Question

The functions f(x) = (x + 3)² - 2 and g(x) = -(x - 5)^2 + 1 have been rewritten using the completing-the-square method. Apply your

knowledge of functions in vertex form, determine the vertex for each function and identify if the vertex is a minimum or a maximum and explain your reasoning.

Answer 1

The vertices of the quadratic functions f(x) and g(x) are at (-3, -2) and (5, 1) respectively, with f(x) having a minimum and g(x) a maximum due to the signs of their leading coefficients.

Step-by-step explanation:

The student is asking about determining the vertex of quadratic functions in vertex form and whether the vertex represents a minimum or maximum.

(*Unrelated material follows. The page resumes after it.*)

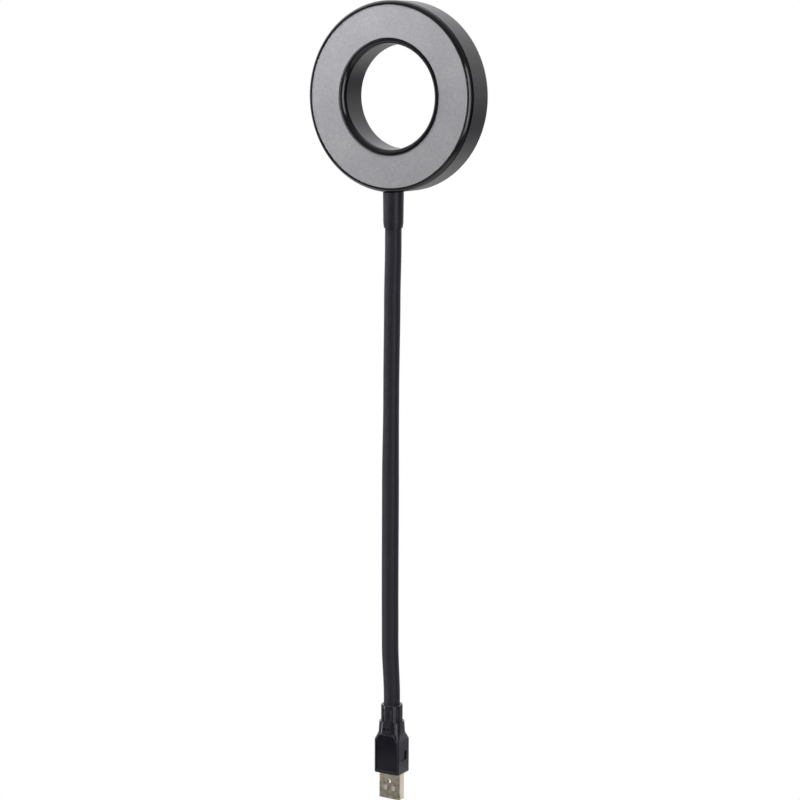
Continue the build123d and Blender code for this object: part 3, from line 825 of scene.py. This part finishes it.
def make_floor():
    """A pale floor below the plug, which fades into the white backdrop. Its
    underside is clear, so that the light can be seen from below."""
    material, tree, place = blank("painted_floor")
    radius = add(tree, "ShaderNodeVectorMath", {0: place}, operation="LENGTH")
    fade = add(tree, "ShaderNodeMapRange", {0: radius.outputs["Value"], 1: floor_fade[0], 2: floor_fade[1]},
               interpolation_type="SMOOTHSTEP")
    mottle = noise(tree, place, 60, 3)
    tone = two_tone(tree, mottle, "#e9e9e9", "#efefef")
    paint = add(tree, "ShaderNodeBsdfPrincipled", {"Base Color": tone, "Roughness": 0.7})
    seen = add(tree, "ShaderNodeLightPath").outputs
    plain = maths(tree, "MAXIMUM", seen["Is Camera Ray"], seen["Is Glossy Ray"])
    plain = maths(tree, "MAXIMUM", plain, seen["Is Transmission Ray"])
    share = maths(tree, "MULTIPLY", plain, fade.outputs[0])
    white = add(tree, "ShaderNodeEmission", {"Color": (1, 1, 1, 1), "Strength": 1})
    blend = add(tree, "ShaderNodeMixShader", {0: share, 1: paint.outputs[0], 2: white.outputs[0]})
    below = add(tree, "ShaderNodeNewGeometry").outputs["Backfacing"]
    clear = add(tree, "ShaderNodeBsdfTransparent")
    blend = add(tree, "ShaderNodeMixShader", {0: below, 1: blend.outputs[0], 2: clear.outputs[0]})
    add(tree, "ShaderNodeOutputMaterial", {"Surface": blend.outputs[0]})
    outline = bmesh.new()
    bmesh.ops.create_circle(outline, cap_ends=True, segments=floor_sides, radius=floor_radius * mm)
    mesh = bpy.data.meshes.new("floor")
    outline.to_mesh(mesh)
    outline.free()
    mesh.materials.append(material)
    floor = bpy.data.objects.new("floor", mesh)
    floor.location = (0, 0, floor_height * mm)
    bpy.context.scene.collection.objects.link(floor)


def make_studio():
    make_world()
    make_floor()
    # In order: turn and rise in degrees, distance, width, height and power.
    softbox("front_softbox", -15, 25, 0.8, 0.3, 0.3, 0.08, middle_height=0.34, spread_degrees=60,
            mirrored=False)
    softbox("left_strip", -46, 0, 1.0, 0.12, 0.95, 1.7, middle_height=0.325, lights=False)
    softbox("right_softbox", 57, 0, 1.0, 0.12, 0.9, 1.3, middle_height=0.33)
    softbox("top_softbox", -56, 60, 0.33, 0.2, 0.2, 1.9, mirrored=False)
    softbox("rim_card", 68, 0, 1.0, 0.35, 1.1, 4.0, lights=False)
    softbox("left_card", -46, 0, 1.0, 0.3, 0.18, 1.1, middle_height=-0.23, lights=False)
    softbox("right_card", 44, 0, 1.0, 0.3, 0.18, 0.52, middle_height=-0.23, lights=False)
    softbox("plug_card", -16, 38, 0.3, 0.18, 0.16, 0.27, middle_height=0.01, spread_degrees=60,
            lights=False)
    softbox("panel_card", -31, -18, 0.1, 0.05, 0.012, 0.0006, middle_height=0.005, lights=False)
    softbox("shell_card", 148, -17, 0.1, 0.08, 0.02, 0.0025, middle_height=-0.009, lights=False)
    bpy.context.scene.view_settings.view_transform = "Standard"


make_camera()
dress_nodes()
make_rims()
round_moulded_edges()
make_sleeve()
make_winding()
make_wires()
make_studio()

bpy.context.view_layer.update()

For the given functions f(x) = (x + 3)² - 2 and g(x) = -(x - 5)² + 1, we can identify the vertices directly from the equations. Since both equations are already in vertex form, the vertex for f(x) is at (-3, -2) and the vertex for g(x) is at (5, 1).

The coefficient of the squared term indicates whether the parabola opens upwards or downwards. In f(x), the squared term is positive, so the parabola opens upwards, making the vertex at (-3, -2) a minimum. Conversely, in g(x), the squared term is negative, indicating the parabola opens downwards, thus the vertex at (5, 1) is a maximum.